* Brief:
All of the data below must be repeated exactly.

* Data provided:
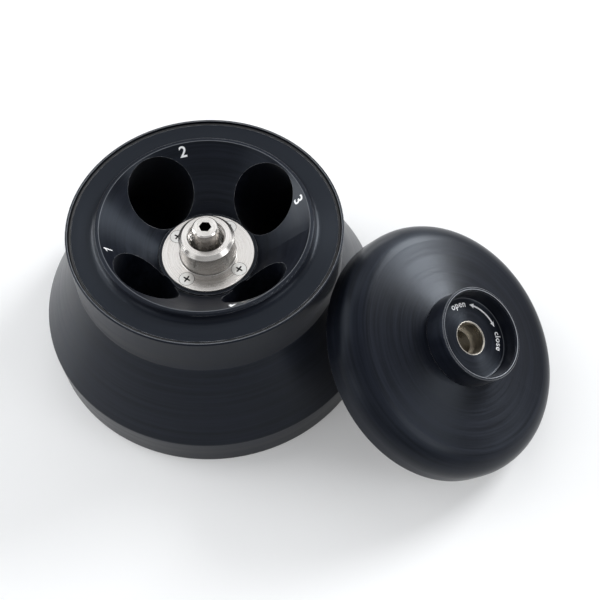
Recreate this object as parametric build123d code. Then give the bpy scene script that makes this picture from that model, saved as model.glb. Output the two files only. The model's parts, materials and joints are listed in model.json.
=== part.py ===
from build123d import *
import os
from math import cos, radians, sin

# Fixed angle rotor for a laboratory centrifuge, with its lid taken off and leaning against it.
# Millimetres. +Z is up and the rotor's axis. The origin is on that axis, in the plane of the foot.
# The lid is modelled about its own axis, from the plane that it seats on, and then laid in place.

# ---- rotor body: rim ----
rim_radius = 74.5
rim_height = 92.5
lip_width = 1.2
rim_ledge_drop = 1.3
seal_groove_width = 1.8
seal_groove_depth = 1.7
seal_cord = 1.78
inner_lip_radius = 58.6
inner_lip_width = 2.5
inner_lip_rise = 3.1
inner_lip_foot_round = 3.4
inner_lip_outer_round = 0.8
lip_round = 0.5

# ---- rotor body: band, skirt and foot ----
band_height = 26.1
band_taper = 0.3
band_foot_round = 1.2
skirt_radius = 96.2
skirt_widest_height = 21.7
skirt_round = 2.5
skirt_foot_radius = 95.05
foot_chamfer = 1.3
foot_ring_width = 7.75
foot_ring_height = 1.2

# ---- rotor body: bowl, tube bores and underside ----
bowl_floor_radius = 27.8
bowl_depth = 30.6
boss_ring_width = 1.8
boss_ring_height = 0.8
bore_count = 4
bore_first_azimuth = 45.0
bore_radius = 19.2
bore_tilt = 25.0
bore_mouth_radius = 40.4
bore_mouth_drop = 14.4
bore_depth = 82.0
bore_overrun = 24.0
cavity_mouth_radius = 44.0
cavity_ceiling_radius = 31.0
body_web_thickness = 20.5
cavity_round = 2.0

# ---- hub collar, in the middle of the bowl ----
flange_radius = 25.5
flange_clearance = 0.1
flange_recess_depth = 2.5
flange_thickness = 4.2
spigot_radius = 14.0
spigot_clearance = 0.02
spigot_length = 8.5
collar_radius = 15.4
collar_length = 15.8
collar_chamfer = 2.0
collar_foot_round = 0.8
collar_thread_radius = 10.0
collar_mouth_radius = 10.6
screw_seat_drop = 0.7
screw_web_thickness = 8.0
web_recess_radius = 7.0

# ---- flange screws: M4 countersunk ----
flange_screw_count = 4
flange_screw_first_azimuth = 62.0
flange_screw_pitch_radius = 20.6
flange_screw_radius = 2.0
flange_screw_head_radius = 4.1
flange_screw_length = 12.0
flange_screw_head_edge = 0.3
cross_recess_width = 0.9
cross_recess_span = 4.2
cross_recess_depth = 1.2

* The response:
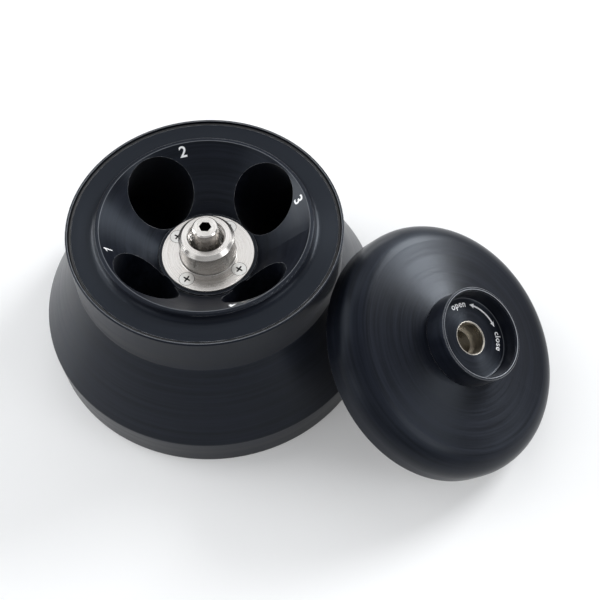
Recreate this object as parametric build123d code. Then give the bpy scene script that makes this picture from that model, saved as model.glb. Output the two files only. The model's parts, materials and joints are listed in model.json.
=== part.py ===
from build123d import *
import os
from math import cos, radians, sin

# Fixed angle rotor for a laboratory centrifuge, with its lid taken off and leaning against it.
# Millimetres. +Z is up and the rotor's axis. The origin is on that axis, in the plane of the foot.
# The lid is modelled about its own axis, from the plane that it seats on, and then laid in place.

# ---- rotor body: rim ----
rim_radius = 74.5
rim_height = 92.5
lip_width = 1.2
rim_ledge_drop = 1.3
seal_groove_width = 1.8
seal_groove_depth = 1.7
seal_cord = 1.78
inner_lip_radius = 58.6
inner_lip_width = 2.5
inner_lip_rise = 3.1
inner_lip_foot_round = 3.4
inner_lip_outer_round = 0.8
lip_round = 0.5

# ---- rotor body: band, skirt and foot ----
band_height = 26.1
band_taper = 0.3
band_foot_round = 1.2
skirt_radius = 96.2
skirt_widest_height = 21.7
skirt_round = 2.5
skirt_foot_radius = 95.05
foot_chamfer = 1.3
foot_ring_width = 7.75
foot_ring_height = 1.2

# ---- rotor body: bowl, tube bores and underside ----
bowl_floor_radius = 27.8
bowl_depth = 30.6
boss_ring_width = 1.8
boss_ring_height = 0.8
bore_count = 4
bore_first_azimuth = 45.0
bore_radius = 19.2
bore_tilt = 25.0
bore_mouth_radius = 40.4
bore_mouth_drop = 14.4
bore_depth = 82.0
bore_overrun = 24.0
cavity_mouth_radius = 44.0
cavity_ceiling_radius = 31.0
body_web_thickness = 20.5
cavity_round = 2.0

# ---- hub collar, in the middle of the bowl ----
flange_radius = 25.5
flange_clearance = 0.1
flange_recess_depth = 2.5
flange_thickness = 4.2
spigot_radius = 14.0
spigot_clearance = 0.02
spigot_length = 8.5
collar_radius = 15.4
collar_length = 15.8
collar_chamfer = 2.0
collar_foot_round = 0.8
collar_thread_radius = 10.0
collar_mouth_radius = 10.6
screw_seat_drop = 0.7
screw_web_thickness = 8.0
web_recess_radius = 7.0

# ---- flange screws: M4 countersunk ----
flange_screw_count = 4
flange_screw_first_azimuth = 62.0
flange_screw_pitch_radius = 20.6
flange_screw_radius = 2.0
flange_screw_head_radius = 4.1
flange_screw_length = 12.0
flange_screw_head_edge = 0.3
cross_recess_width = 0.9
cross_recess_span = 4.2
cross_recess_depth = 1.2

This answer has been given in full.